[Modeling code records]
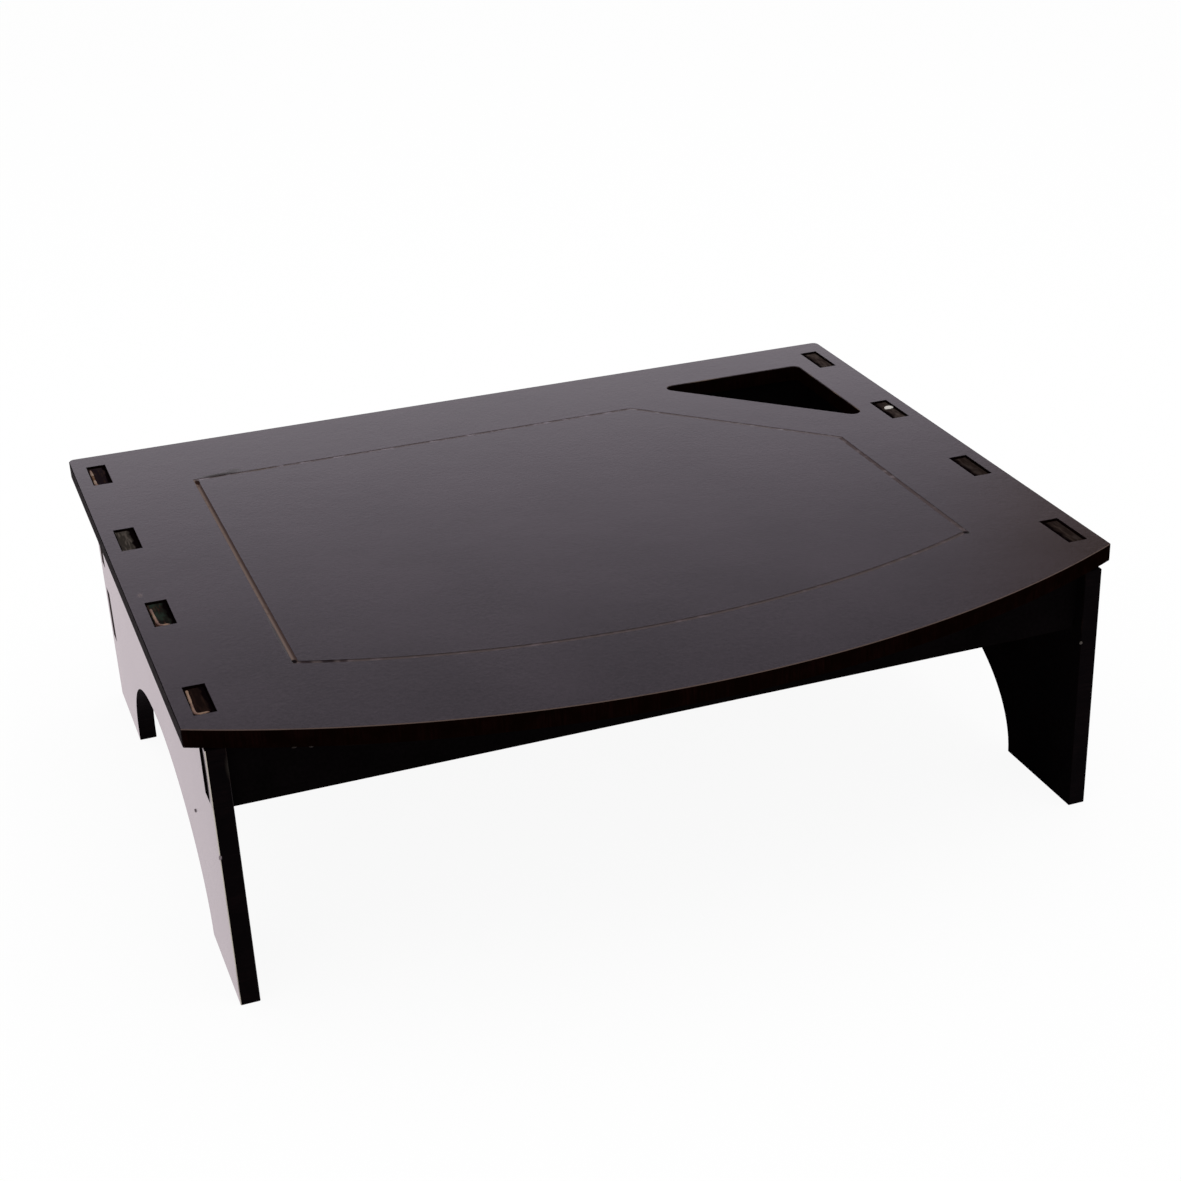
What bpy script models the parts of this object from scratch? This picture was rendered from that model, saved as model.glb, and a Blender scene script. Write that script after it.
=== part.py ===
"""A slot-together monitor stand, cut from one thickness of dark-faced fibreboard.

A top board with a bowed front stands on two arched side panels, whose tabs come up through its slots.
A front rail drops into notches at the panels' front corners, and a rear panel tabs into mortises near
their back edges. Nothing moves and there is no fastener: the joints hold by their fit.

Metres, +X to the right, -Y towards the user, +Z up. The origin lies on the desk, under the middle of
the outline. Plan positions are worked out from the line between the board's two front corners.
"""

import math

import bmesh
import bpy
from mathutils import Vector

# Sheet and joints
SHEET = 0.008  # thickness of the sheet that every piece is cut from
FIT_GAP = 0.0003  # clear space round a tab in its slot, and under a piece that rests
ARRIS = 0.0003  # flat left along a cut edge by cleaning it up
OVERRUN = 0.002  # how far a cutter passes the faces that it goes through

# Whole stand
BOARD_WIDTH = 0.400
SIDE_DEPTH = 0.295  # the board's straight sides, from front corner to back edge
FRONT_BOW = 0.047  # how far the front edge swells past its corners
STAND_HEIGHT = 0.1245
SIDE_OVERHANG = 0.007  # board edge to the outer face of a side panel
REAR_OVERHANG = 0.0095  # board's back edge to the side panels' back edges
REAR_CORNER_RADIUS = 0.003

# Tabs of the side panels and their slots in the board
TAB_COUNT = 4
TAB_LENGTH = 0.0238
LAST_TAB_MARGIN = 0.0046  # last tab to the panel's back edge
TAB_RECESS = 0.001  # how far a tab's end stays below the face that it comes up to

# Cable hole, a right-angled triangle behind the right-hand corner of the scored line
HOLE_SIDE_MARGIN = 0.025
HOLE_REAR_MARGIN = 0.0295
HOLE_WIDTH = 0.0805
HOLE_DEPTH = 0.0835
HOLE_CORNER_RADIUS = 0.004

# Scored line on the board's top face
SCORE_WIDTH = 0.0022
SCORE_DEPTH = 0.0003
SCORE_LEFT_INSET = 0.0521
SCORE_RIGHT_INSET = 0.0499
SCORE_REAR_INSET = 0.0521
SCORE_FRONT_INSET = 0.0545  # from the bowed front edge
SCORE_HOLE_GAP = 0.0316  # from the long side of the cable hole

# Side panels
FOOT_LENGTH = 0.0545
ARCH_HEIGHT = 0.057
EDGE_MARGIN = 0.0058  # panel left between a mortise or notch and the edge beside it

# Front rail
RAIL_HEIGHT = 0.0295
RAIL_TAB_HEIGHT = 0.025

# Rear panel
REAR_HEIGHT = 0.095
REAR_TAB_COUNT = 2
REAR_TAB_HEIGHT = 0.025

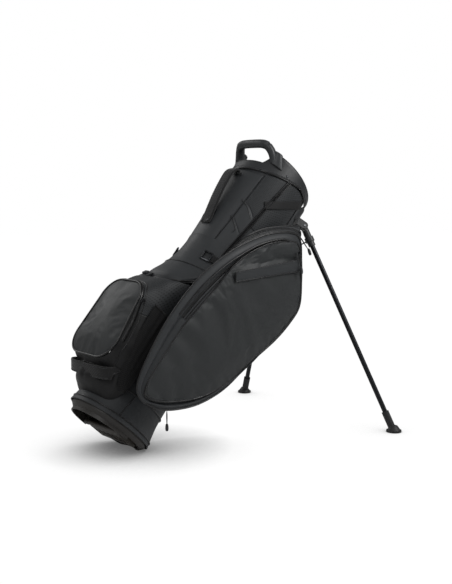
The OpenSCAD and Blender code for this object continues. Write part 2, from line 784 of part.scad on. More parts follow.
module near_zip_slider() slider_at([86, -near_pocket_y - 6, 662], 40);
module near_zip_pull() pull_at([86, -near_pocket_y - 10, 656], -lean);
module upper_zip_slider() slider_at([70, -near_pocket_y + 20, 716], 40);
module upper_zip_pull() pull_at([74, -near_pocket_y + 14, 708], -lean);
module low_zip_slider() slider_at([36, -near_pocket_y + 40, 112], 40);
module low_zip_pull() pull_at([36, -near_pocket_y + 34, 106], -lean);

body_shell();
stay_rods();
collar();
collar_rivets();
grab_handle();
handle_screws();
top_divider();
divider_sleeves();
base_cup();
foot_paddle();
paddle_pin();
leg_bracket();
pivot_pins();
leg_socket(near);  // near_leg_socket
leg_tube(near);  // near_leg_tube
leg_foot(near);  // near_leg_foot
leg_clip(near);  // near_leg_clip
leg_socket(far);  // far_leg_socket
leg_tube(far);  // far_leg_tube
leg_foot(far);  // far_leg_foot
leg_clip(far);  // far_leg_clip
actuator_rods();
actuator_guide();
link(near);  // near_link
link(far);  // far_link
saddle();
spine_panel();
ball_pocket();
ball_flap();
ball_zip_slider();
near_pocket();
near_pocket_panel();
near_pocket_band();
far_pocket();
far_pocket_panel();
bottle_sleeve(near);  // near_bottle_sleeve
bottle_sleeve(far);  // far_bottle_sleeve
carry_handle();
carry_rivets();
low_handle();
strap_tabs();
strap_ring(near);  // near_strap_ring
strap_ring(far);  // far_strap_ring
elastic_band();
near_zip_slider();
near_zip_pull();
upper_zip_slider();
upper_zip_pull();
low_zip_slider();
low_zip_pull();
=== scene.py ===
import math
import bpy
import bmesh
from mathutils import Matrix, Vector, noise


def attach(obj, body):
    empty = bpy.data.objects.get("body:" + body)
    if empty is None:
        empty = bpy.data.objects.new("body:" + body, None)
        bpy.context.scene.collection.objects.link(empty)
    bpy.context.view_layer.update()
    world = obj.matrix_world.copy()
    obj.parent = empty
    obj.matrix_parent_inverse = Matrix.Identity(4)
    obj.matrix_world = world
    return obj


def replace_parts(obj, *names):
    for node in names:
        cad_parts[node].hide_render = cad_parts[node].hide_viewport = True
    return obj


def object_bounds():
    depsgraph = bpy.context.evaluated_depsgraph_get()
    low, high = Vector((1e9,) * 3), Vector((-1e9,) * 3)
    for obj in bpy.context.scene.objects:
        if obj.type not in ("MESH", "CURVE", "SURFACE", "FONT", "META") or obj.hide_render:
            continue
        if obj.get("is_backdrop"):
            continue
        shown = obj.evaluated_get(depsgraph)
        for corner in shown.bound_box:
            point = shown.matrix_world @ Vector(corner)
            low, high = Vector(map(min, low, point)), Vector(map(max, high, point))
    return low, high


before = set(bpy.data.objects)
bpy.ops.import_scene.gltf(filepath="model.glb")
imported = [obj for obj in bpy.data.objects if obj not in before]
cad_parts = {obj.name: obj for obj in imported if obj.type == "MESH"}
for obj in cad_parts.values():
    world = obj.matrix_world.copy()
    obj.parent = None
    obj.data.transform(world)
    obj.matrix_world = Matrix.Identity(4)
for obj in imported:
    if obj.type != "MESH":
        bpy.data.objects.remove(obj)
cadLow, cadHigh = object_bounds()
print("frame loaded:", len(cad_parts), "nodes")

# The bag is modelled upright in millimetres (x forward to the legs, z up its axis) and leaned at the end
stance = {"lean": 42, "restEdge": 91, "baseRadius": 110}
mm = 0.001
lean = math.radians(stance["lean"])
lift = stance["restEdge"] * math.sin(lean)
patchS = (stance["baseRadius"] * math.sin(lean) - lift) / math.cos(lean)
restX = ((stance["restEdge"] + stance["baseRadius"]) * math.cos(lean) + patchS * math.sin(lean)) / 2
bagToRow = (Matrix.Translation((-restX * mm, 0, lift * mm)) @ Matrix.Rotation(lean, 4, "Y")
            @ Matrix.Scale(mm, 4))
near, far = -1, 1


# Camera, floor and light
view = {"target": (0.3116, 0, 0.383), "azimuth": -38.5, "elevation": 6.5, "distance": 2.7, "lens": 60.2}
lamps = {"keyLamp": {"place": (1.3, -1.7, 1.95), "size": 1.3, "power": 33},
         "sideLamp": {"place": (-1.7, -1.0, 2.3), "size": 1.4, "power": 17},
         "backLamp": {"place": (-0.3, 2.2, 1.9), "size": 1.6, "power": 14}}
studio = {"paper": 0.8, "paintedShadowReach": 0.2, "paintedShadowRange": {1: 0.2, 2: 0.95, 3: 0.12, 4: 1.02}, "air": 0.32,
          "airSeen": 0.68, "floorHalf": 9, "floorDrop": 0.0002}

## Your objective
Quote the data above from the line containing "low_handle();" to the line containing "low, high = Vector((1e9,)", inclusive, and stop.

## Response to the exercise
low_handle();
strap_tabs();
strap_ring(near);  // near_strap_ring
strap_ring(far);  // far_strap_ring
elastic_band();
near_zip_slider();
near_zip_pull();
upper_zip_slider();
upper_zip_pull();
low_zip_slider();
low_zip_pull();
=== scene.py ===
import math
import bpy
import bmesh
from mathutils import Matrix, Vector, noise


def attach(obj, body):
    empty = bpy.data.objects.get("body:" + body)
    if empty is None:
        empty = bpy.data.objects.new("body:" + body, None)
        bpy.context.scene.collection.objects.link(empty)
    bpy.context.view_layer.update()
    world = obj.matrix_world.copy()
    obj.parent = empty
    obj.matrix_parent_inverse = Matrix.Identity(4)
    obj.matrix_world = world
    return obj


def replace_parts(obj, *names):
    for node in names:
        cad_parts[node].hide_render = cad_parts[node].hide_viewport = True
    return obj


def object_bounds():
    depsgraph = bpy.context.evaluated_depsgraph_get()
    low, high = Vector((1e9,) * 3), Vector((-1e9,) * 3)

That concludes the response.